Operational coordination and next steps
Matt Barrett said the San Jacinto River Authority is leading work to model joint operations of Lake Conroe and Lake Houston, develop an inflow forecasting tool, and establish lake‑gate operations plans; he said the studies will include public meetings and stakeholder engagement. Barrett noted that projects must be included in regional flood plans to qualify for some state grants and encouraged residents and local officials to submit candidate projects for the regional planning process.
Board-level and schedule milestones noted in the meeting
- Coastal Water Authority issued a notice to proceed for the Lake Houston gates design phase in August 2024 and has moved into detailed design. (Notice to proceed and design milestones were reported by Coastal Water Authority staff and board members.)
Community resources and transparency
Speakers pointed residents to public information channels: the Lake Houston Redevelopment Authority website for North Park Drive plans and three‑week look‑aheads; Houston’s engagement portal (engagehouston.org) for public-works projects; and San Jacinto River Authority outreach tables and gauge websites for flood-early-warning data. Officials said additional public meetings on operations and design will be scheduled as studies progress.
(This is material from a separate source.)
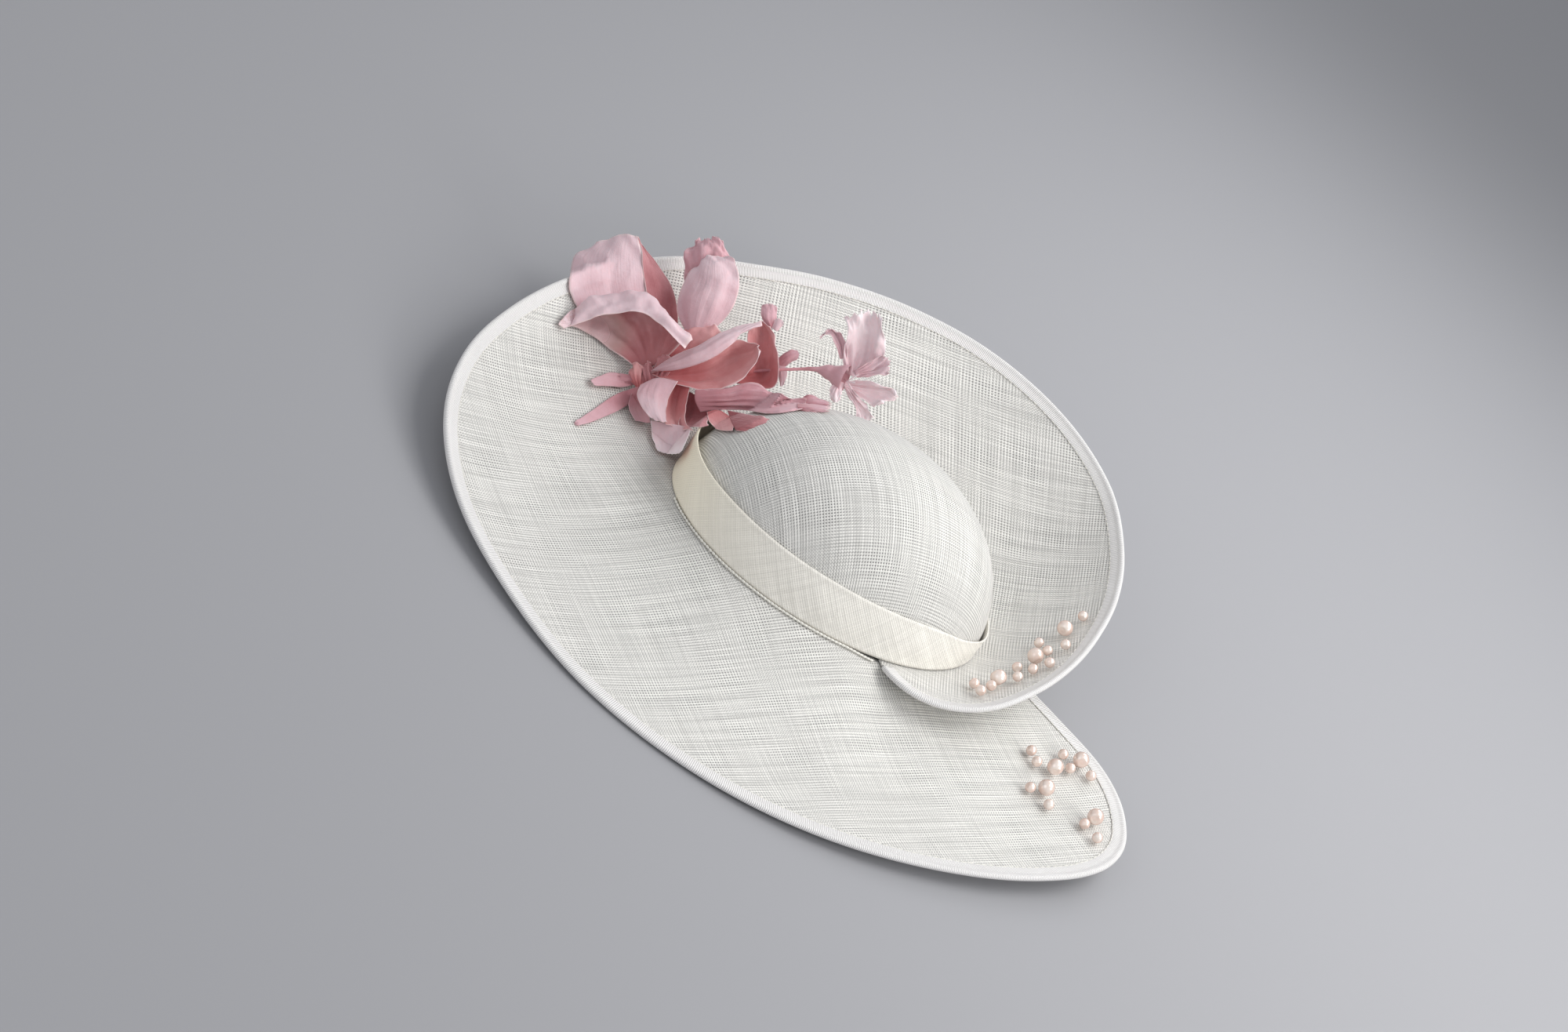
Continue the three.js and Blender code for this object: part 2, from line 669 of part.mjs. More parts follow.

What officials asked of the public
Speakers repeatedly asked for patience with permitting and for ongoing public engagement. Don Ripley said, “This is the right way to do this project,” and cautioned that large, multi‑agency projects take time; Greg Olinger and Matt Barrett said additional funding and permitting steps remain before a construction contract can be awarded.
Ending
Officials said the combined program—gates, dredging, diversion-channel and detention-basin work, plus local drainage and bridge repairs—will take several years and rely on continued state and federal appropriations, permitting approvals and cooperation among two cities, county flood-control entities and state and federal agencies. Project pages and upcoming public meetings were listed as the next opportunities for residents to track progress and ask technical questions.